Literatura infantil não-reciclável

Texto de Danielle Cony.

O fato de um livro ser um livro não se posiciona como verdade absoluta. Assim como em qualquer outro meio, é necessário tomar um certo cuidado com o discurso do autor. O fato de ser literatura não o isenta de preconceitos. Vamos falar sobre literatura infantil. Eis que minha filha, de quatro anos, chega em casa com um exemplar da ‘Bela e a Fera‘, retirado da Biblioteca da Escola.

Cena do filme ‘A Bela e a Fera’ (1991)

Normalmente, evito a todo custo histórias, filmes e literatura onde o reforço de gênero é a principal vertente do discurso. Mas, tinha sido a minha filha que havia escolhido a história e não achei produtivo censurá-la. Li para ela, sem entusiamo.

Na verdade, após ler a história fiquei chocada. Bela sofre de síndrome de Estocolmo. Para quem não sabe o que é essa síndrome, é basicamente uma aproximação e empatia pelo sequestrador. A síndrome é sofrida por pessoas que são sequestradas. E, é exatamente disso que o conto fala. De um homem que não tem bom coração (pois é enfeitiçado como fera, por não ter compaixão) que sequestra o pai de Bela. Na tentativa de salvar o pai, Bela se disponibiliza a ficar no lugar dele, já que este é um senhor de idade. Bela sofre abusos impostos em seu cárcere. Precisa agir, vestir-se de acordo com as vontades da Fera. Até que um dia, os moradores do vilarejo vão tentar resgatá-la e ela faz o quê? Protege a FERA. Protege o agressor, o sequestrador! Gente, isso é Síndrome de Estocolmo!

Fechei o livro em estado de choque. Conhecia a história, mas fui aprender sobre essa síndrome recentemente, depois que tive mais contato com o movimento feminista. Então, quando reli, meu olhar estava mudado, me senti muito desconfortável nessa situação. De todas as princesas da Disney, Bela é quem tem a pior história de horror. Não é ver “a beleza através da feiúra” que o conto mostra. É se apaixonar pelo seu agressor. É incitar a aceitação da agressividade masculina, enxergando assim a “beleza interna” do agressor. É ser submissa ao mundo aceitando-o do jeito que é. É incentivar o comportamento passivo causado por um cárcere, sem indignação, sem reflexões e ainda por cima incentivando o imaginário feminino através de uma figura violenta como a Fera.

Já imaginou se Bela se apaixonasse por outra pessoa e pedisse o divórcio? O que seu “príncipe” iria fazer? Vemos histórias como essa na vida real todos os dias. O caso Eloá e o site ‘Machismo Mata‘ exibem o que esse machismo e a violência faz com as mulheres. E, como eu, uma feminista, vou ler para minha filha essa história, esse mito, de forma que ela entenda que esse comportamento não é legal? A Fera é um sequestrador e deveria ser punido por isso. Simples assim.

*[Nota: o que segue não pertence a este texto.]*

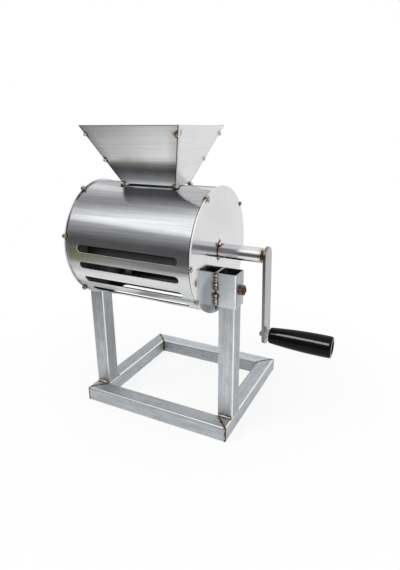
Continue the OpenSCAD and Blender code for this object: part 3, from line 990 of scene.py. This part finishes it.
def side_sheet_dirt(tree, place):
    """Dark sheared edges on top, and painted shade on the inside down in the throat."""
    up = parts_of(tree, normal_on(tree))["Z"]
    inner = rescale(tree, up, 0.1, 0.3, 0.0, 1.0)
    height = parts_of(tree, place)["Z"]
    # painted shade on the inside down in the throat
    deep_down = rescale(tree, height, THROAT_SHADE_FROM, THROAT_SHADE_FULL, 0.0, THROAT_SHADE)
    top_edges = rescale(tree, up, 0.8, 0.95, 0.0, 0.75)
    return either(tree, top_edges, overlap(tree, inner, deep_down)), 0.0


def hopper_dirt(tree, place):
    """The same, with painted shade in the joints down the corners and soot beside them and under
    the rim.
    """
    dark, shaded_inside = side_sheet_dirt(tree, place)
    gap = unsigned(tree, inside_corner(tree, place, 0))
    # painted shade in the joints down the corners
    joint = rescale(tree, gap, *CORNER_JOINT_SHADE, 0.0, 0.9)
    soot = rescale(tree, gap, *CORNER_SOOT, 0.0, 0.3)
    height = parts_of(tree, place)["Z"]
    rim = rescale(tree, height, RIM_SOOT_FROM, RIM_SOOT_FULL, 0.0, 0.6)
    joint = either(tree, either(tree, joint, soot), rim)
    uncut = arithmetic(tree, "SUBTRACT", 1.0, sheared_ends(tree, place))
    return either(tree, dark, overlap(tree, joint, uncut)), shaded_inside


front_look = {"tone": 0.69, "streaks": 0.6}
hopper_sheet = stainless(
    "hopper_sheet", "x", HOPPER_GLOSS, hopper_spots, hopper_dirt, sheared_ends, **front_look
)
paint(hopper_sheet, "hopper_front", "hopper_rear")
side_look = {"reach": HOPPER_HALO, "waves": 0.1, "streaks": 0.35}
side_sheet = stainless(
    "hopper_side_sheet", "y", HOPPER_GLOSS, hopper_spots, side_sheet_dirt, filed_border, **side_look
)
paint(side_sheet, "hopper_left", "hopper_right")
print("stainless finishes:", [m.name for m in bpy.data.materials if m.name.endswith("_sheet")])


# %% [markdown]
# Galvanised tube. The stand and the sockets are square tube with a zinc coat: pale blue-grey,
# satin, with drawing marks along each length and cloudy patches where the zinc lies thicker. Every
# length needs its own direction of streaks, so the recipe takes the axis of the tube, and the beads
# near it. The rounded edges are glossier and painted pale as a highlight, which the direction of a
# face gives away. One face of a tube can get painted light, some tubes are toned darker as painted
# shade, and the bores get painted shade. The rails were welded where they meet at 45 degrees. Those
# seams lie where a place is as far from one edge as from the other.

# %% Glossy edges with a painted highlight, mitre seams and painted shade in the bores
SOCKET_WALL = 0.002
SEAM_TAN = (0.42, 0.31, 0.2, 1)
TAN_FRINGE, BLACK_SEAM, SEAM_WANDER = (0.0045, 0.0018), (0.0019, 0.0012), 0.0012
# the strength of the painted shade in a bore
BORE_SHADE = 0.93


def edge_wear(tree):
    """1 on the rounded edges of a square tube: glossier zinc, painted pale as a highlight."""
    upright = wire(tree, "VectorMath", {0: normal_on(tree)}, operation="ABSOLUTE").outputs["Vector"]
    parts = parts_of(tree, upright)
    widest = arithmetic(tree, "MAXIMUM", parts["X"], parts["Y"])
    widest = arithmetic(tree, "MAXIMUM", widest, parts["Z"])
    return rescale(tree, widest, 0.96, 0.82, 0.0, 0.9)


def mitre_scars(tree, place, colour):
    """The black seams and tan fringes where the rails were welded together at 45 degrees."""
    front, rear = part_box("front_rail"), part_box("rear_rail")
    backward = parts_of(tree, place)["Y"]
    from_end = arithmetic(tree, "SUBTRACT", front[1].x, distance_from_middle(tree, place))
    from_front = arithmetic(tree, "SUBTRACT", backward, front[0].y)
    from_rear = arithmetic(tree, "SUBTRACT", rear[1].y, backward)
    from_edge = arithmetic(tree, "MINIMUM", from_front, from_rear)
    gap = unsigned(tree, arithmetic(tree, "SUBTRACT", from_end, from_edge))
    shift = rescale(tree, cloudy(tree, place, 260.0, 3.0), 0.3, 0.7, -SEAM_WANDER, SEAM_WANDER)
    gap = arithmetic(tree, "ADD", gap, shift)
    colour = blend_colours(tree, rescale(tree, gap, *TAN_FRINGE, 0.0, 0.75), colour, SEAM_TAN)
    return darken(tree, colour, rescale(tree, gap, *BLACK_SEAM, 0.0, 0.95))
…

Agora, imagine se Bela fosse uma criança. E a Fera seu sequestrador. A história não fica mais bonita assim? Refletiu? Acredito que você tenha ficado com medo também, não? Então mulheres, rasguem seus livros e queimem os dvd’s da Bela e a Fera. Sem opção de reciclagem! Essa história não tem nada de inocente.

Depois de refletir e sair do estado de choque pós-leitura, disse para minha filha que se uma pessoa que ela não conhece a tratasse mal e a colocasse de castigo que ela não iria gostar da pessoa, mesmo que esse fosse um príncipe encantado. Desmistifiquei a história ali mesmo. Ao final, perguntei se ela gostou da história. Ela me disse que não. Depois foi brincar de massinha, para meu alívio.

A mídia, a literatura, os filmes nos ajudam a perpetuar os estereótipos, clichês e o machismo ao nossos filhos. Cabe a nós termos um olho clínico e crítico quanto a esses mitos. Dissecá-los um a um, questionando-os e entendendo seu real sentido. Só assim poderemos ajudar nossas filhas e filhos a adquirir uma consciência sobre o mundo que nos cerca, para que esses esteriótipos, violências e preconceitos não seja repetidos e disceminados.